--- Data provided ---
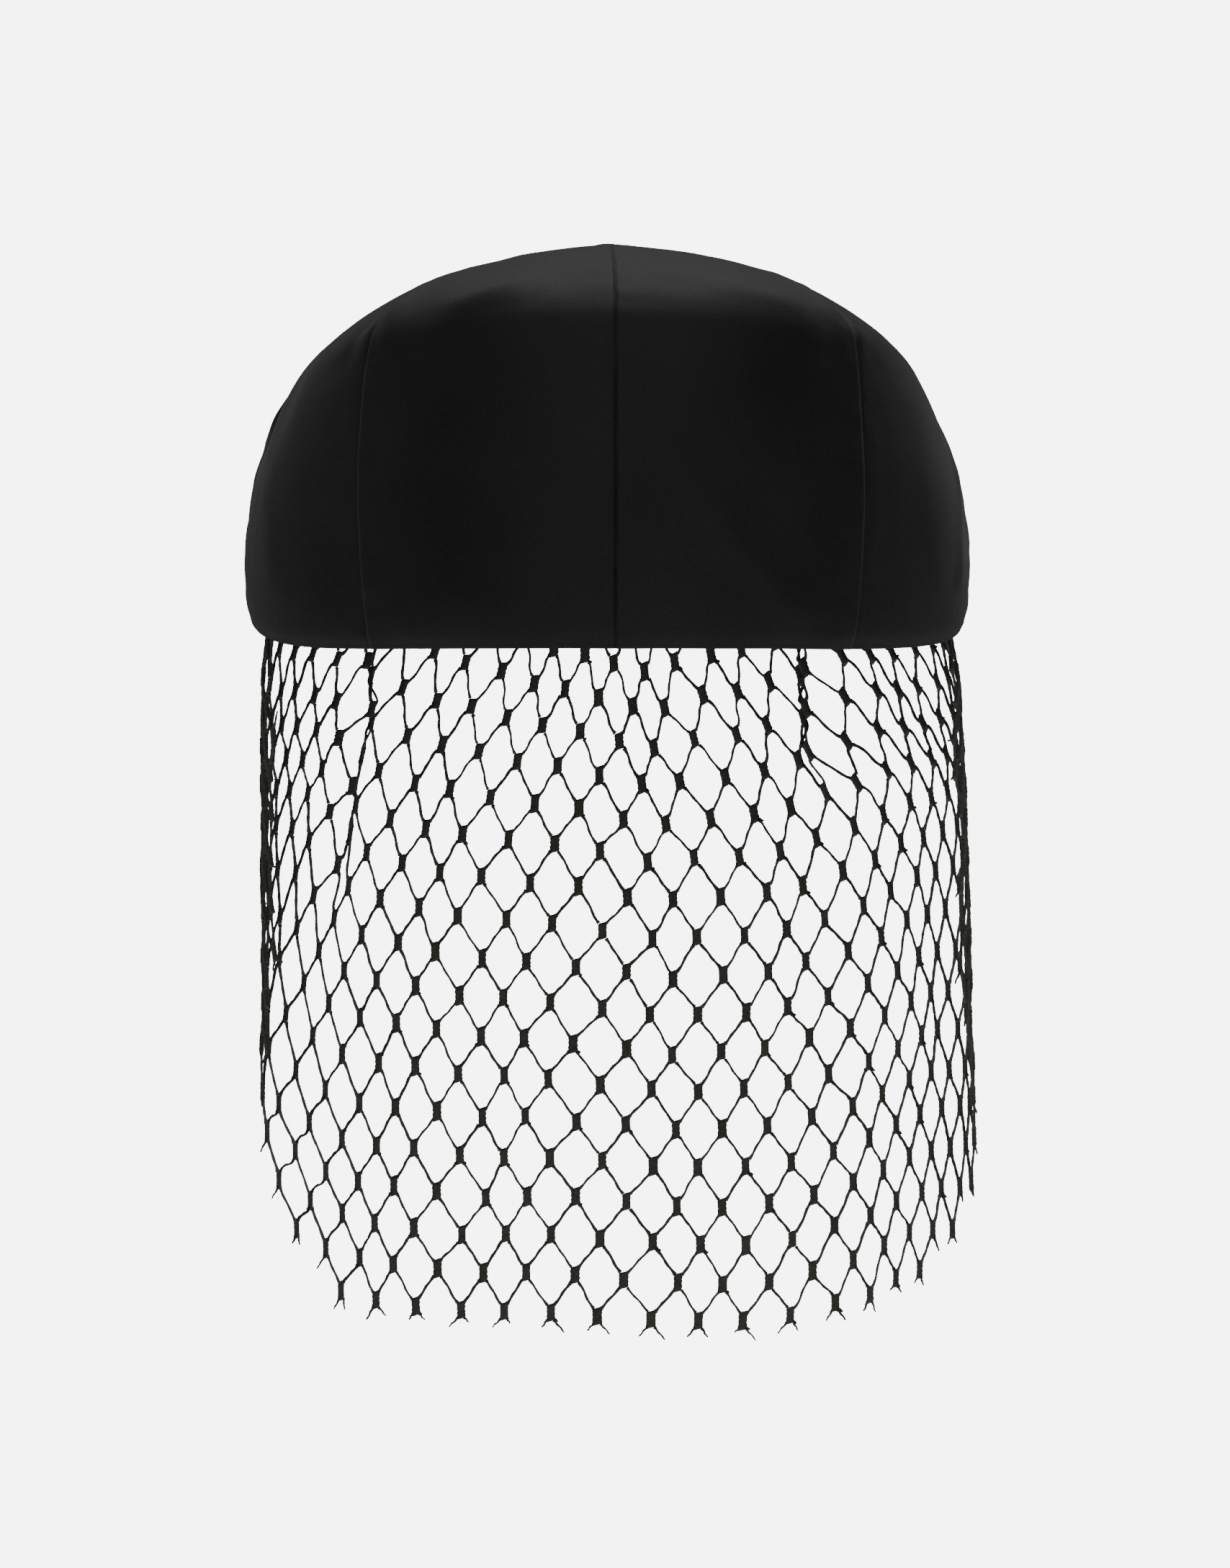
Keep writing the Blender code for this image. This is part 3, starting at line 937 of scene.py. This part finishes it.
@dataclass(frozen=True)
class Satin(Finish):
    """Black satin: a close weave, a soft sheen, wear and a painted highlight along the proud seams, and
    painted shade in the seam grooves near the crest.
    """

    slot: Slot = Slot.SATIN
    colour: tuple[float, float, float] = (0.0200, 0.0200, 0.0202)
    roughness: float = 0.54

    def make(self, shader: Shader) -> bpy.types.Material:
        """Build the satin's nodes."""
        uv = shader.node("ShaderNodeUVMap", {"uv_map": "cloth"}, {}).outputs[0]
        place = shader.node("ShaderNodeTexCoord", {}, {}).outputs["Object"]
        threads = shader.noise(shader.stretched(uv, (1.0, 0.14, 1.0)), 5200.0, 1.0)
        grain = shader.noise(uv, 1700.0, 2.0, 0.6)
        crush = shader.noise(place, 55.0, 3.0, 0.55)
        patch = shader.noise(place, 21.0, 2.0)
        seam = shader.attribute("seam")
        # Lighter along proud seam edges, as wear and a painted highlight, and along the peak's stitch rows.
        seam_wear_and_highlight = shader.remap(seam, 0.0003, 0.0016, 1.0, 0.0)
        dark = (*(0.72 * share for share in self.colour), 1.0)
        light = (*(1.35 * share for share in self.colour), 1.0)
        # The colour of the lighter seam line: wear and a painted highlight.
        edge = (*(2.4 * share for share in self.colour), 1.0)
        mottle = shader.remap(grain * 0.7 + threads * 0.5 + patch, 0.85, 1.35, 0.0, 1.0)
        body = shader.blend(mottle, dark, light)
        # Painted shade: the seam's valley near the crest is darkened, standing in for the shadow in its fold.
        groove = shader.attribute("groove")
        painted_groove_shade = (*(0.12 * share for share in self.colour), 1.0)
        body = shader.blend(seam_wear_and_highlight * 0.6, body, edge)
        body = shader.blend(shader.remap(groove, 0.25, 0.75, 0.0, 1.0), body, painted_groove_shade)
        shader.feed(shader.surface.inputs["Base Color"], body)
        smooth, matt = self.roughness - 0.05, self.roughness + 0.06
        gloss = shader.remap(patch * 0.6 + grain * 0.4, 0.3, 0.7, smooth, matt)
        shader.feed(shader.surface.inputs["Roughness"], gloss)
        shader.bump(threads * 0.6 + grain * 0.45 + crush * 0.5, 0.00015, 0.6)
        shader.surface.inputs["Specular IOR Level"].default_value = 0.30
        shader.surface.inputs["Sheen Weight"].default_value = 0.12
        shader.surface.inputs["Sheen Roughness"].default_value = 0.45
        return shader.material


@dataclass(frozen=True)
class Cotton(Finish):
    """Matt black net yarn, wound and a little fuzzy."""

    slot: Slot = Slot.NET
    colour: tuple[float, float, float] = (0.0750, 0.0730, 0.0620)
    roughness: float = 0.78

    def make(self, shader: Shader) -> bpy.types.Material:
        """Build the yarn's nodes."""
        place = shader.node("ShaderNodeTexCoord", {}, {}).outputs["Object"]
        twist = shader.noise(shader.stretched(place, (1.0, 1.0, 2.2)), 1500.0, 2.0, 0.6)
        patch = shader.noise(place, 190.0, 2.0)
        dark = (*(0.6 * share for share in self.colour), 1.0)
        light = (*(1.7 * share for share in self.colour), 1.0)
        body = shader.blend(shader.remap(twist * 0.7 + patch * 0.3, 0.32, 0.68, 0.0, 1.0), dark, light)
        shader.feed(shader.surface.inputs["Base Color"], body)
        shader.feed(shader.surface.inputs["Roughness"], shader.remap(twist, 0.3, 0.7, 0.68, 0.88))
        shader.bump(twist, 0.00025, 0.8)
        shader.surface.inputs["Specular IOR Level"].default_value = 0.30
        shader.surface.inputs["Sheen Weight"].default_value = 0.10
        return shader.material


@dataclass(frozen=True)
class Studio:
    """The pale floor, the soft lights and the camera behind the cap."""

    distance: float = 2.2
    swing: float = 1.2
    aim_height: float = -0.0324
    aim_shift: float = 0.0019
    lens: float = 201.5
    sensor: float = 36.0
    floor_height: float = -0.30
    floor_radius: float = 0.70
    floor_glow: float = 0.34
    backdrop: float = 6.5
    fill: float = 0.05

    def place_camera(self) -> None:
        """Set the camera level with the net's top, a little to one side of straight behind."""
        turn = math.radians(self.swing)
        ahead = Vector((math.sin(turn), math.cos(turn), 0.0))
        right = Vector((math.cos(turn), -math.sin(turn), 0.0))
        camera = bpy.data.objects.new("camera", bpy.data.cameras.new("camera"))
        camera.data.lens, camera.data.sensor_width = self.lens, self.sensor
        camera.data.clip_start = 0.1
        camera.location = right * self.aim_shift - ahead * self.distance + Vector((0.0, 0.0, self.aim_height))
        camera.rotation_mode = "QUATERNION"
        camera.rotation_quaternion = ahead.to_track_quat("-Z", "Y")
        bpy.context.scene.collection.objects.link(camera)
        bpy.context.scene.camera = camera

    def lay_floor(self) -> None:
        """A round pale floor well below the net."""
        bm = bmesh.new()
        bmesh.ops.create_circle(bm, cap_ends=True, segments=96, radius=self.floor_radius)
        bmesh.ops.translate(bm, verts=list(bm.verts), vec=(0.0, 0.0, self.floor_height))
        mesh = bpy.data.meshes.new("floor")
        bm.to_mesh(mesh)
        bm.free()
        shader = Shader("floor")
        place = shader.node("ShaderNodeTexCoord", {}, {}).outputs["Object"]
        shade = shader.remap(shader.noise(place, 40.0), 0.3, 0.7, 0.0, 1.0)
        shader.feed(
            shader.surface.inputs["Base Color"],
            shader.blend(shade, (0.84, 0.84, 0.84, 1.0), (0.86, 0.86, 0.86, 1.0)),
        )
        shader.surface.inputs["Roughness"].default_value = 0.7
        shader.surface.inputs["Emission Color"].default_value = (1.0, 1.0, 1.0, 1.0)
        shader.surface.inputs["Emission Strength"].default_value = self.floor_glow
        mesh.materials.append(shader.material)
        floor = bpy.data.objects.new("floor", mesh)
        bpy.context.scene.collection.objects.link(floor)

    def light_world(self) -> None:
        """A pale backdrop for the camera, which lights the cap only dimly."""
        world = bpy.data.worlds.new("studio")
        world.use_nodes = True
        nodes, links = world.node_tree.nodes, world.node_tree.links
        seen = nodes["Background"]
        dim = nodes.new("ShaderNodeBackground")
        seen.inputs["Color"].default_value = (self.backdrop,) * 3 + (1.0,)
        dim.inputs["Color"].default_value = (self.fill,) * 3 + (1.0,)
        ray = nodes.new("ShaderNodeLightPath")
        mix = nodes.new("ShaderNodeMixShader")
        links.new(ray.outputs["Is Camera Ray"], mix.inputs[0])
        links.new(dim.outputs[0], mix.inputs[1])
        links.new(seen.outputs[0], mix.inputs[2])
        links.new(mix.outputs[0], nodes["World Output"].inputs["Surface"])
        bpy.context.scene.world = world

    @staticmethod
    def add_light(name: str, spot: Vector, aim: Vector, size: tuple[float, float], power: float) -> None:
        """A soft area light at a spot, aimed at a point."""
        data = bpy.data.lights.new(name, "AREA")
        data.shape, data.size, data.size_y, data.energy = "RECTANGLE", size[0], size[1], power
        light = bpy.data.objects.new(name, data)
        light.location = spot
        light.rotation_mode = "QUATERNION"
        light.rotation_quaternion = (aim - spot).to_track_quat("-Z", "Y")
        bpy.context.scene.collection.objects.link(light)

    def build(self) -> None:
        """Set the whole studio."""
        self.place_camera()
        self.lay_floor()
        self.light_world()
        middle = Vector((0.0, 0.0, 0.02))
        self.add_light("back", Vector((0.05, 0.75, 1.20)), middle, (1.7, 0.9), 2.8)
        self.add_light("overhead", Vector((0.15, -0.10, 1.45)), middle, (1.2, 0.5), 6.5)
        self.add_light("left", Vector((-1.1, 0.2, 0.9)), middle, (0.4, 0.6), 0.5)
        self.add_light("right", Vector((1.3, 0.9, 0.5)), middle, (0.5, 1.0), 0.20)
        self.add_light("front", Vector((-0.05, -2.2, 0.5)), middle, (2.2, 2.0), 6.2)


def main() -> None:
    """Build the studio, the gores, the button, the peak and the net."""
    Studio().build()
    crown, satin, cotton = Crown(), Satin(), Cotton()
    highs = [*list(SEAMS.values())[1:], 360.0]
    for (name, low), high in zip(SEAMS.items(), highs):
        Gore(name, low, high, crown, lips=LIPS[name]).build(satin)
    Button(crown).build(satin)
    Peak(crown).build(satin)
    Net(crown).build(cotton)


if __name__ == "__main__":
    main()
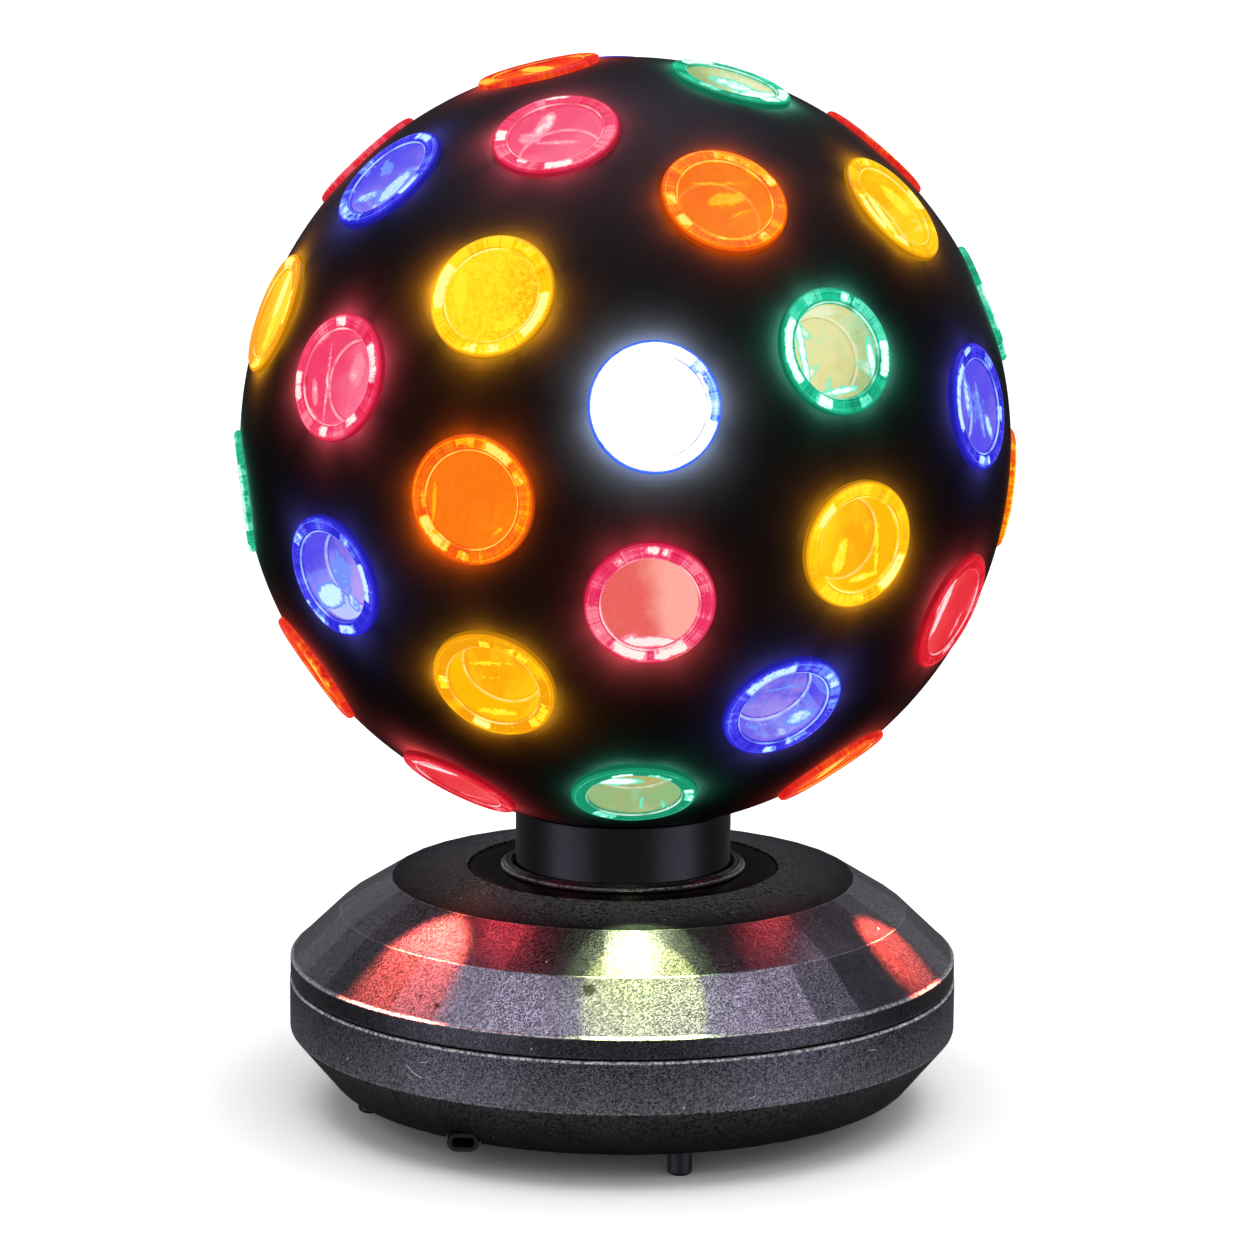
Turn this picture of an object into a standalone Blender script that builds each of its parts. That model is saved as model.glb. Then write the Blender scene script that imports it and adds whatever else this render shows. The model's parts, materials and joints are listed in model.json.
---
=== What the exercise asks ===
Quote exactly the lines running from the start of the listing above through the line where "roughness: float = 0.54" is found, and output no other lines.

=== Finished answer ===
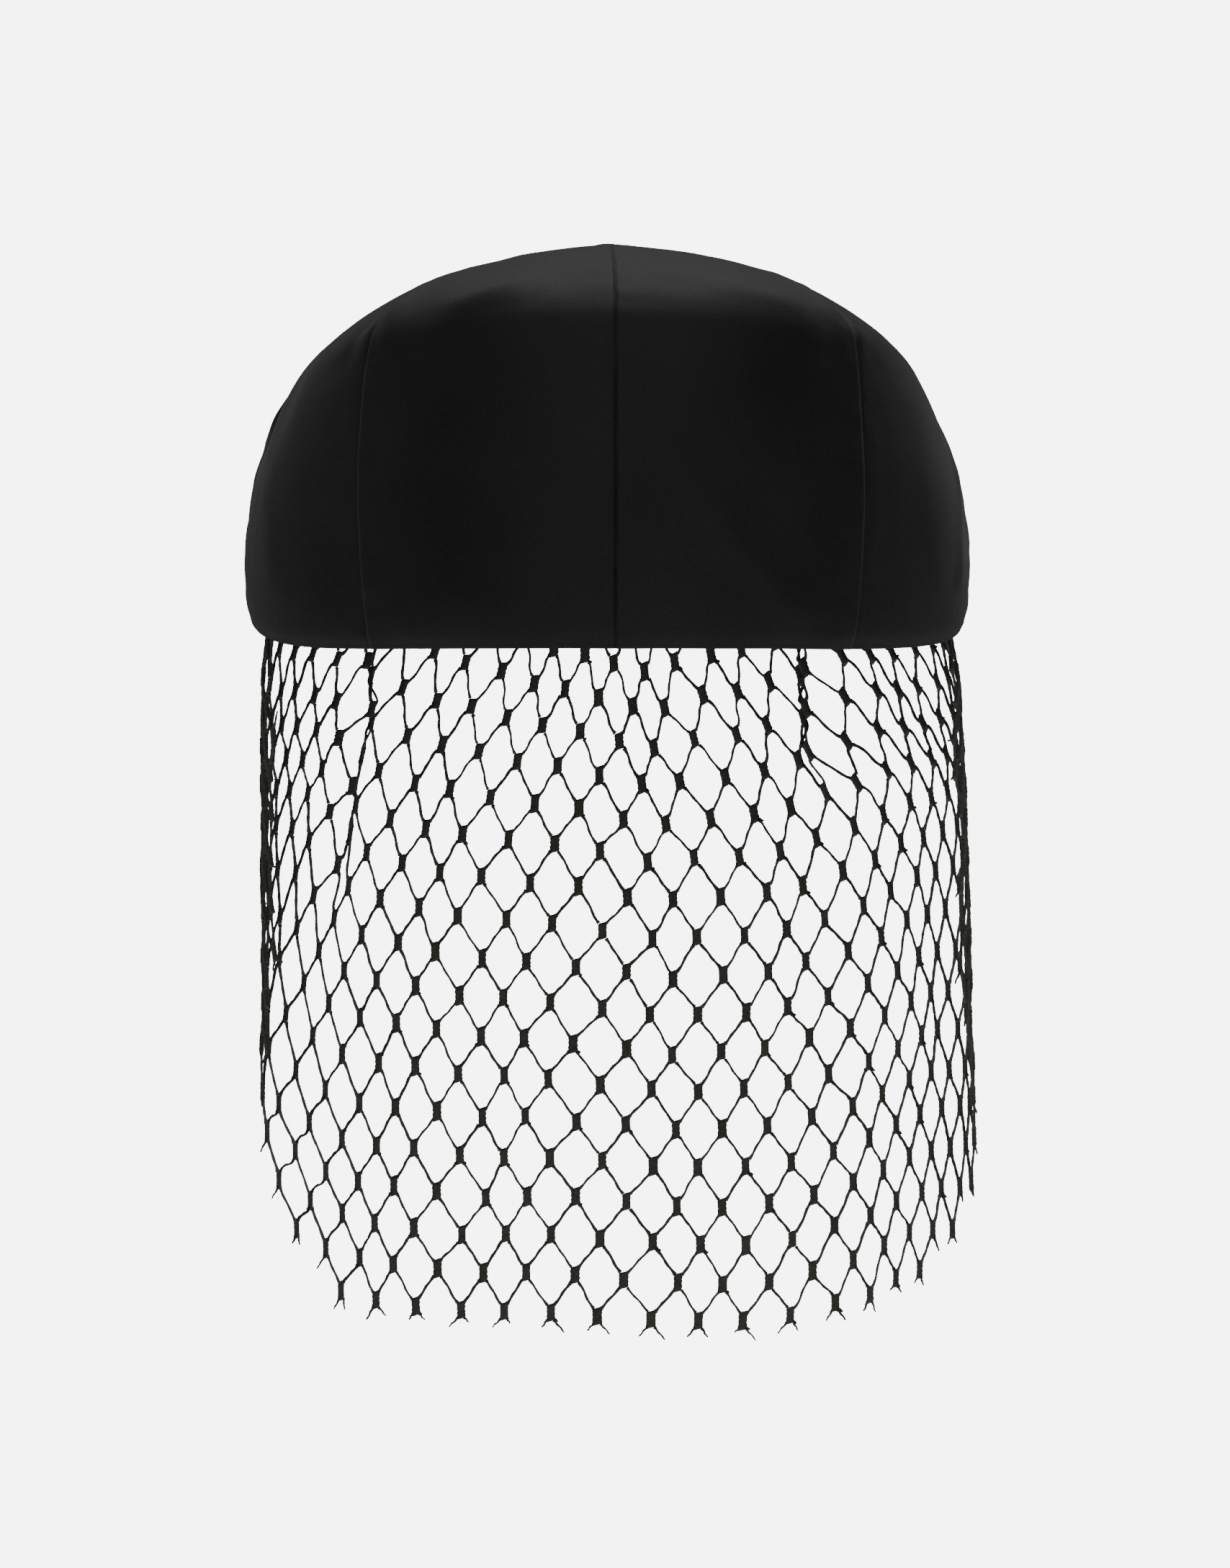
Keep writing the Blender code for this image. This is part 3, starting at line 937 of scene.py. This part finishes it.
@dataclass(frozen=True)
class Satin(Finish):
    """Black satin: a close weave, a soft sheen, wear and a painted highlight along the proud seams, and
    painted shade in the seam grooves near the crest.
    """

    slot: Slot = Slot.SATIN
    colour: tuple[float, float, float] = (0.0200, 0.0200, 0.0202)
    roughness: float = 0.54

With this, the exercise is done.